While it may be true that if Pepsi had chosen to proceed with the Bulldog Project, as opposed to the Xanadu Project, the business relations Bulldog refers to would have come to fruition, this alone does not establish proximate cause. All Bulldog has shown is that these third parties did not enter into a relationship with Bulldog because the Bulldog Project did not progress beyond the letter of intent stage. However, as discussed in connection with Count 1 above, the defendants were under no obligation to move forward with the Bulldog Project. Therefore, Bulldog is unable to establish the requisite causal connection between the alleged bad acts and the harm it claims in Count 4, because this same harm could have occurred even without the alleged bad acts.
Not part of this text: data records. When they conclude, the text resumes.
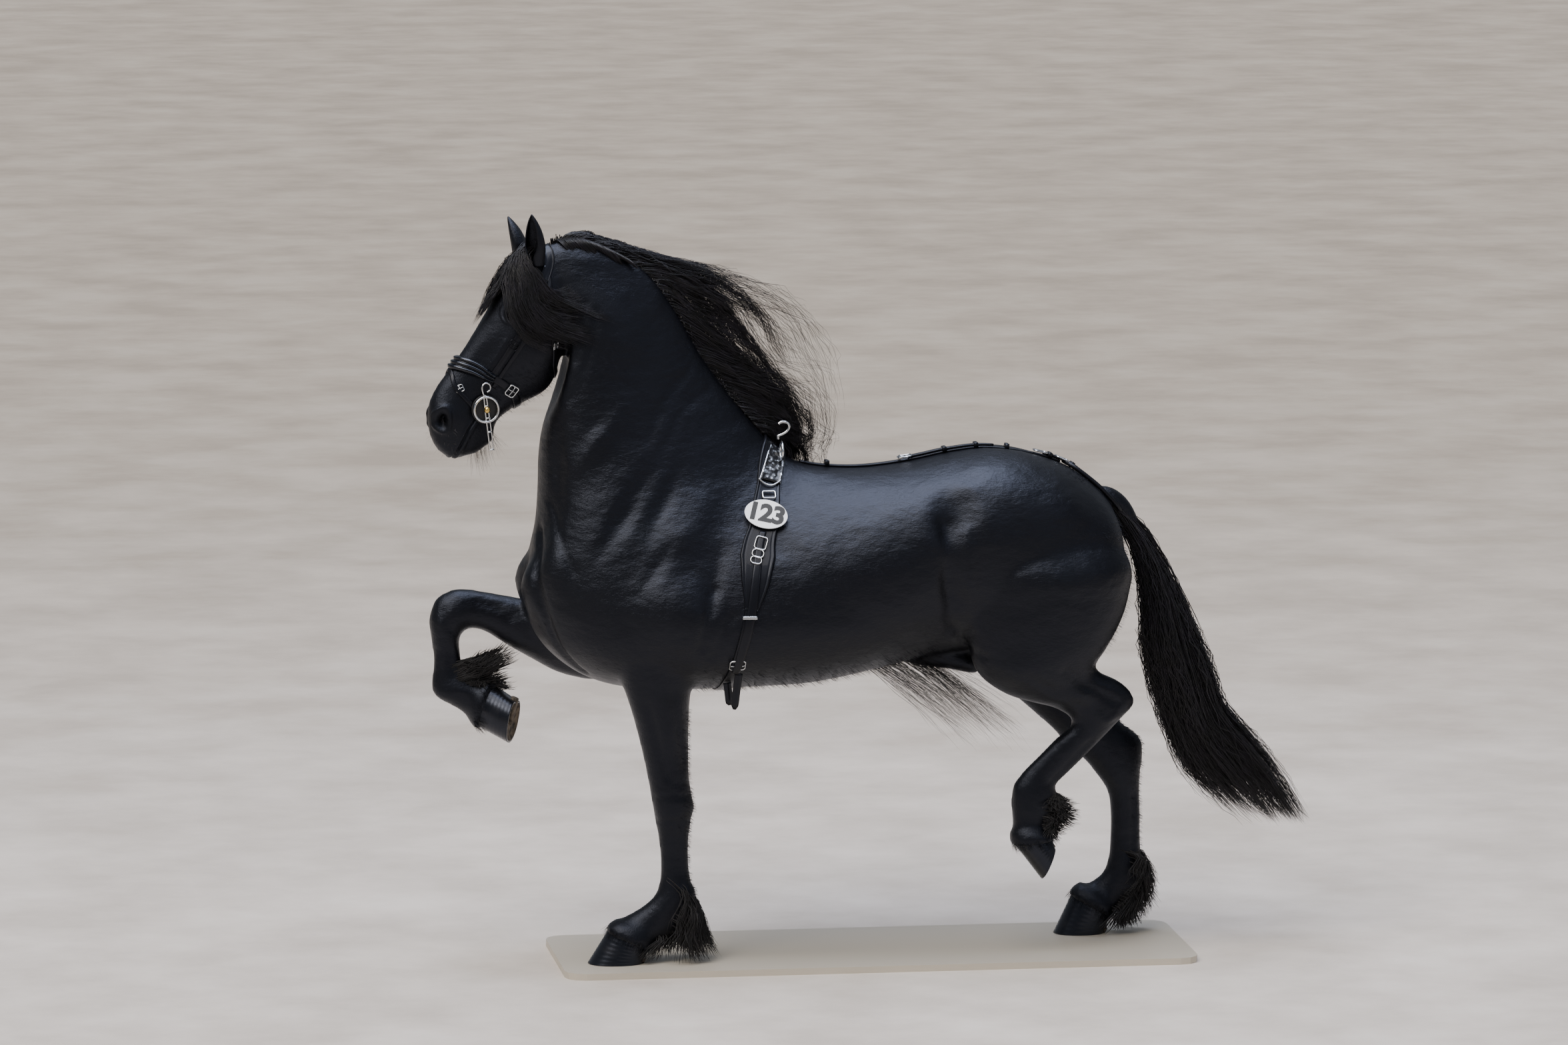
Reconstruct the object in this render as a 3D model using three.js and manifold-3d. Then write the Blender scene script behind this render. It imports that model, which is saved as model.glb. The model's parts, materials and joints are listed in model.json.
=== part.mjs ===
// A Friesian stallion in trot, life size, in show harness, on a flat display base.
// The horse faces -X, its left side is -Y and Z is up. Sizes are millimetres.
import * as THREE from "three";
import { mergeVertices } from "three/addons/utils/BufferGeometryUtils.js";
import Module from "manifold-3d";

const wasm = await Module();
wasm.setup();

// Driving dimensions
const GAP = 0.3; // where a limb is cut into pieces
const FIT = 0.6; // between a skin and what lies on it
const BASE = { length: 1900, width: 620, thick: 20, centre: 16, corner: 60 };
const POLL = new THREE.Vector3(-1006, 0, 2136); // top of the skull, between the ears
const FACE_SLOPE = 56; // the face below the horizontal, in degrees
const HEAD_TURN = 12; // the head looks this far to the left, in degrees
const TRUNK_SIDES = 20;
const TAIL_LOCKS = 14;
const MANE_LOCKS = 11;
const SIDE_LOCKS = 6;
const LIMB_SIDES = 10;
const HEAD_SIDES = 14;

// Surfaces from stations
// A station is a cross-section that stands on the horse's long plane. It runs from its top or front
// point to its low or back point, is centred at y, and is `half` wide to each side. `full` under 1
// makes it boxier, and `taper` over 0 makes it narrower towards the top.
const station = (top, low, half, y = 0, taper = 0, full = 1) => [...top, ...low, half, y, taper, full];

function blend(a, b, c, d, t) {
  // Catmull-Rom between b and c
  return b.map((_, i) => {
    const [p, q, r, s] = [a[i], b[i], c[i], d[i]];
    const bend = (2 * p - 5 * q + 4 * r - s) * t * t;
    const turn = (3 * q - p - 3 * r + s) * t ** 3;
    return 0.5 * (2 * q + (r - p) * t + bend + turn);
  });
}

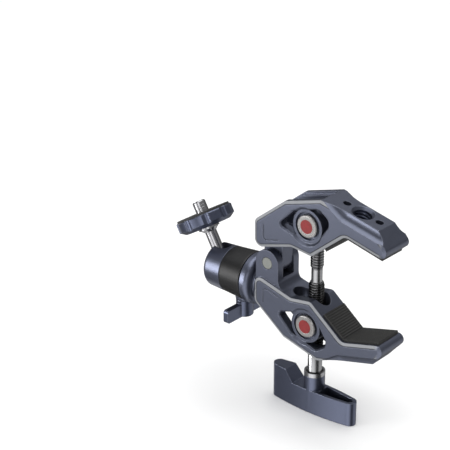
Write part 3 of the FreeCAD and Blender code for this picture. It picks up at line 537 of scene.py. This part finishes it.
class Finishes:
    """All finishes, built once and looked up by name."""

    LIST = (
        # Die cast aluminium, blasted and anodised blue grey: a soft sheen over a fine grain. The wide
        # bevels are milled after anodising, which leaves a matt silver band. The dark line beside it is
        # painted shade, standing in for a small step next to the side face. Edges are lightened partly by
        # wear and partly by a painted highlight.
        Finish("jaw_anodised", "575b69", 0.80, 0.36, edge_colour="85878b", step_shade_colour="2c2e38",
               edge_round=0.5 * MM, wear_and_highlight=0.10),
        # Machined and anodised aluminium: smoother than the castings, with edges lightened by wear and a
        # painted highlight.
        Finish("part_anodised", "575c6e", 0.85, 0.30, edge_round=0.5 * MM, wear_and_highlight=0.15),
        # Turned and anodised aluminium: a broad soft highlight along the barrel, and edges lightened by wear
        # and a painted highlight.
        Finish("head_anodised", "5b5f6e", 0.90, 0.36, grain=0.12, edge_round=0.4 * MM, wear_and_highlight=0.10),
        # Moulded rubber disc: dull, with a coarse skin.
        Finish("rubber", "2c2c2d", 0.0, 0.72, grain=0.5, grain_size=0.5 * MM, grain_depth=0.04 * MM),
        # Moulded rubber pad: near black, with ribs that are drawn about twice as wide as the real ones,
        # which would be too fine to show.
        Finish("pad_rubber", "1b1b1a", 0.0, 0.60, grain=0.4, grain_size=0.4 * MM, grain_depth=0.03 * MM,
               rib_spacing=0.9 * MM),
        # Black anodised sleeve with a pressed knurl: satin diamonds, with painted shade in the grooves.
        Finish("black_grip", "1c1c1d", 0.3, 0.44, grain=0.2, painted_groove_shade=0.7),
        # Rolled stainless steel screw: bright crests, painted shade in the roots, and turning rings.
        Finish("screw_steel", "9a9a9c", 1.0, 0.25, grain=0.15, turned=True, painted_groove_shade=0.85),
        # Polished stainless steel stem and ball: clear dark and light bands, and painted shade in the stud
        # thread's roots.
        Finish("stem_steel", "a2a2a5", 1.0, 0.25, grain=0.08, painted_groove_shade=0.9),
        # Nickel plated barrel nuts: a clean bright face with soft edges.
        Finish("nut_steel", "a3a1a0", 0.95, 0.28, grain=0.2, edge_round=0.3 * MM),
        # Pressed hinge pin, blasted: flat and grey.
        Finish("pin_steel", "7f817d", 0.55, 0.45),
        # Red anodised cap: deep and uneven, with a thin gloss.
        Finish("red_inlay", "7c1518", 0.15, 0.46, mottle=0.35, mottle_size=1.0 * MM, coat=0.08,
               edge_round=0.3 * MM),
        # Moulded nylon seat: pale and matt.
        Finish("nylon", "d8d6cc", 0.0, 0.5),
    )
    NODES = {
        "lower_jaw": "jaw_anodised",
        "upper_jaw": "jaw_anodised",
        "lower_pad": "pad_rubber",
        "upper_pad": "pad_rubber",
        "hinge_pin": "pin_steel",
        "lower_nut": "nut_steel",
        "upper_nut": "nut_steel",
        "lower_nut_caps": "red_inlay",
        "upper_nut_caps": "red_inlay",
        "hub_collar": "stem_steel",
        "lead_screw": "screw_steel",
        "handle_screw": "screw_steel",
        "tee_handle": "part_anodised",
        "head_base": "head_anodised",
        "head_bolt": "screw_steel",
        "ball_housing": "head_anodised",
        "grip_sleeve": "black_grip",
        "ball_seat": "nylon",
        "wing_stud": "screw_steel",
        "wing_knob": "part_anodised",
        "ball_stem": "stem_steel",
        "thumbwheel": "part_anodised",
        "wheel_rubber": "rubber",
    }

    def __init__(self) -> None:
        """Build each finish's material."""
        self.built = {finish.name: finish.build() for finish in self.LIST}

    def __getitem__(self, name: str) -> bpy.types.Material:
        """Return the material of a finish."""
        return self.built[name]

    def paint_frame(self, nodes: dict[str, bpy.types.Object]) -> None:
        """Give each CAD node its finish.

        Args:
            nodes: The frame's objects by node name.
        """
        for node, finish in self.NODES.items():
            slots = nodes[node].material_slots
            if not slots:
                nodes[node].data.materials.append(self[finish])
            for slot in slots:
                slot.material = self[finish]


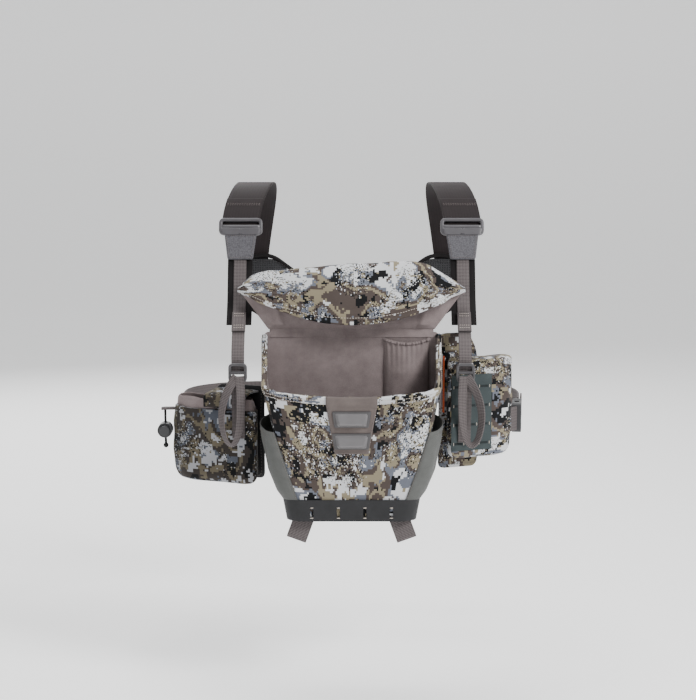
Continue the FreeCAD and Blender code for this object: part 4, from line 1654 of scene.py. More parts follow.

Bulldog has produced no evidence that creates a genuine issue of material fact with respect to whether the defendants’ alleged conduct proximately caused injury to its business relations with third parties. Therefore, the motion for summary judgment is being granted as to Count 4 of the First Amended Complaint.
IV. Conclusion
For the reasons set forth above, the defendants’ Motion for Summary Judgment (Doc. No. 136) is hereby GRANTED.
The Clerk shall close this case.
It is so ordered.
. The plaintiff's First Amended Complaint does not make clear whether Count 4 for “Tortious Interference” is a claim for tortious interference with contractual relations or tor-tious interference with business expectancy and/or prospective economic advantage. However, in its memorandum of law, Bulldog "identifie[s] several business opportunities and relationships with third parties[,]” that it contends "Pepsi interfered with ... by willfully failing to comply with, and having no intention of complying with in the first instance, its obligations under the May 2007 Agreement.” PL’s Mem., at 33-34. But, the plaintiff does not identify any actual, preexisting contracts with which the defendants interfered. Therefore, because tortious interference with contractual relations requires the existence of an enforceable contract, this count is construed, in the light most favorable to the non-movant, to assert a claim for tortious interference with business expectancy. See Catskill Development, L.L.C. v. Park Place Entertainment Corp., 547 F.3d 115, 132 (2d Cir.2008).
. The court recognizes that the Connecticut Appellate Court has on at least one occasion read the wrongful purpose requirement into the tortious interference with business expectancy tort. See American Diamond Exchange, Inc. v. Alpert, 101 Conn.App. 83, 920 A.2d 357, 363 (2007). The Appellate Court remanded Alpert to the trial court, which then entered judgment for the plaintiff consistent with the Appellate Court’s holding. This decision was then appealed to the Connecticut Supreme Court. See American Diamond Ex*165change, 28 A.3d at 986. There, however, the Connecticut Supreme Court did not consider wrongfulness as an element of this tort. Therefore, the court interprets the tort of interference with business expectancy as not requiring this element under Connecticut law.
. The court notes that these cases do not deal with Section 15-301 specifically, but instead with the sufficiency of emails as signed writings for the purposes of the statute of frauds (N.Y. Gen. Oblig. L. §§ 5-701 to 5-705). However, New York courts have treated the writing requirement as being the same for purposes of Section 15-301 and the statute of frauds. See, e.g., Israel v. Chabra, 601 F.3d 57, 61 (2d Cir.2010) (referring to 15-301 as a “private statute of frauds”); # 1 Funding Ctr., Inc. v. H & G Operating Corp., 48 A.D.3d 908, 910, 853 N.Y.S.2d 178 (N.Y.App.Div.2008).
. The court is aware that the holding in Hudson Hotels dealt specifically with trade secret protection post-commercialization of the new product idea, and that the court acknowledged that "the question whether a marketing concept or a new product idea can constitute a trade secret is murkier.” Hudson Hotels, 995 F.2d at 1177. However, subsequent decisions by New York courts, as well as other federal circuit courts, have held that a pre-commercialized new product idea is also not a protected trade secret because once it is marketed it will no longer be secret. See Scienton Tech., 2013 WL 1856653, at *4 (collecting cases).